Ein Blick ins Ausland verdeutlicht, dass unterschiedliche Ausbildungssysteme verschiedenen Herausforderungen gegenüberstehen. In Ländern mit stärker standardisierten und durchlässigen Systemen sowie verbindlichen Ausbildungsgarantien gelingt es oft besser, Ausbildungsplätze zu sichern und Übergänge in den Arbeitsmarkt zu erleichtern. Deutschland steht vor der Aufgabe, solche Ansätze zu prüfen und weiterzuentwickeln, um langfristige Stabilität zu schaffen.

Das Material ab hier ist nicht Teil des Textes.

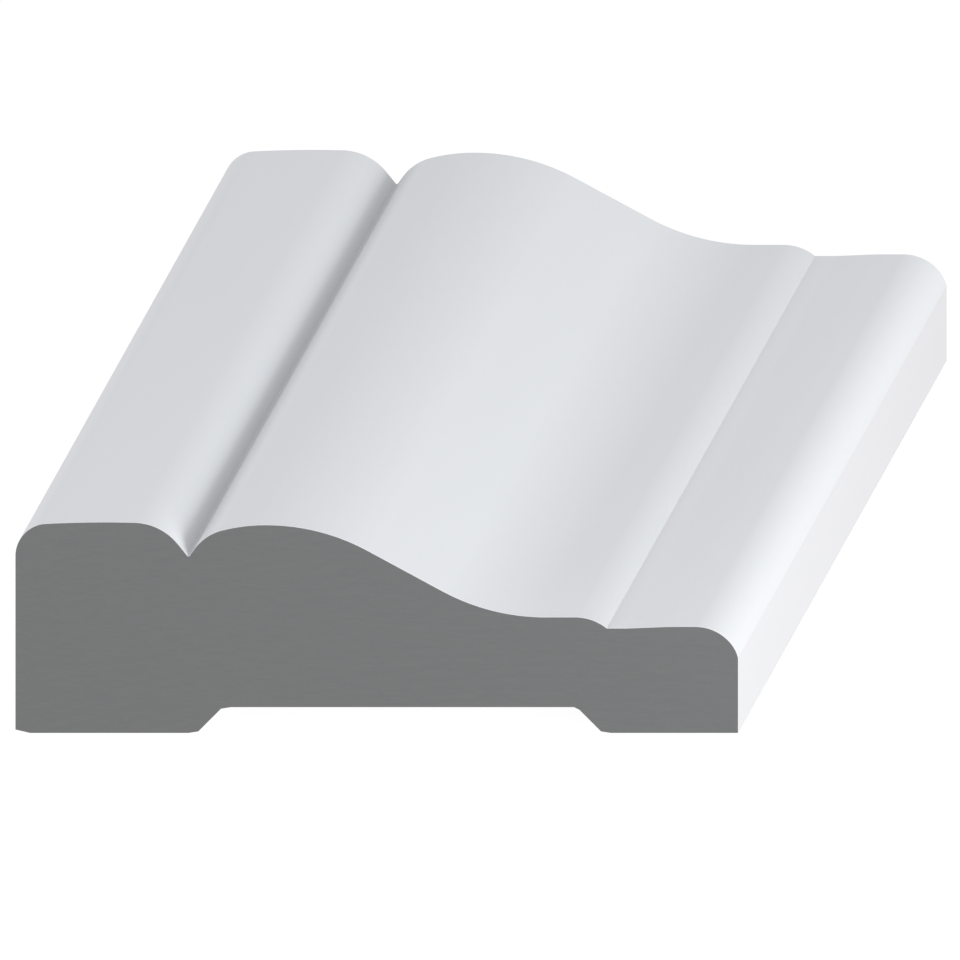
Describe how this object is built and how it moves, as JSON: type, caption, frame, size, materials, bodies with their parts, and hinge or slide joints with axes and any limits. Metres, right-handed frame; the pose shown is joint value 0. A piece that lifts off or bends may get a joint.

Chancen und Reformbedarf im dualen System
Die positive Grundstruktur der dualen Ausbildung kann nur dann ihre volle Wirkung entfalten, wenn Verbesserungen auf mehreren Ebenen stattfinden. Viele Reformansätze zielen darauf ab, die Hürden für Jugendliche zu senken und die Ausbildungsbedingungen zu verbessern – finanziell, sozial und organisatorisch.
Kernpunkte, bei denen politisches und gesellschaftliches Handeln besonders gefragt sind:
- Ausbildungsgarantie flächendeckend umsetzen, um die Ausbildungslosigkeit zu bekämpfen und allen jungen Menschen eine Chance zu geben
- Ausbildungsvergütung anheben, um finanzielle Existenzsicherung während der Ausbildung zu gewährleisten und so Ausschlüsse durch Geldmangel zu verhindern
- Unterstützung zur Berufswahl verbessern, etwa durch stärkere Zusammenarbeit von Schulen, Arbeitsagenturen und Betrieben sowie praxisnahe Orientierungshilfen
- Arbeitsbedingungen in der Ausbildung optimieren, insbesondere bei Überstunden und ausbildungsfremden Tätigkeiten, die die Qualität der Ausbildung gefährden
- Übergangsmanagement zwischen Ausbildung und Beschäftigung stärken, damit Übernahmen verlässlich gelingen und Unsicherheiten am Ende der Lehrzeit abgebaut werden
Diese Handlungsfelder sind kein Luxus, sondern notwendig, um das duale System zukunftsfähig zu machen, soziale Teilhabe sicherzustellen und den Fachkräftemangel zu mildern. Nur so kann die Ausbildung wieder als verlässlicher Weg in ein selbstbestimmtes und wirtschaftlich stabiles Leben funktionieren.
Die in diesem Beitrag aufgeführten Informationen und Zitate basieren auf einer Pressemitteilung des Deutschen Gewerkschaftsbundes (DGB).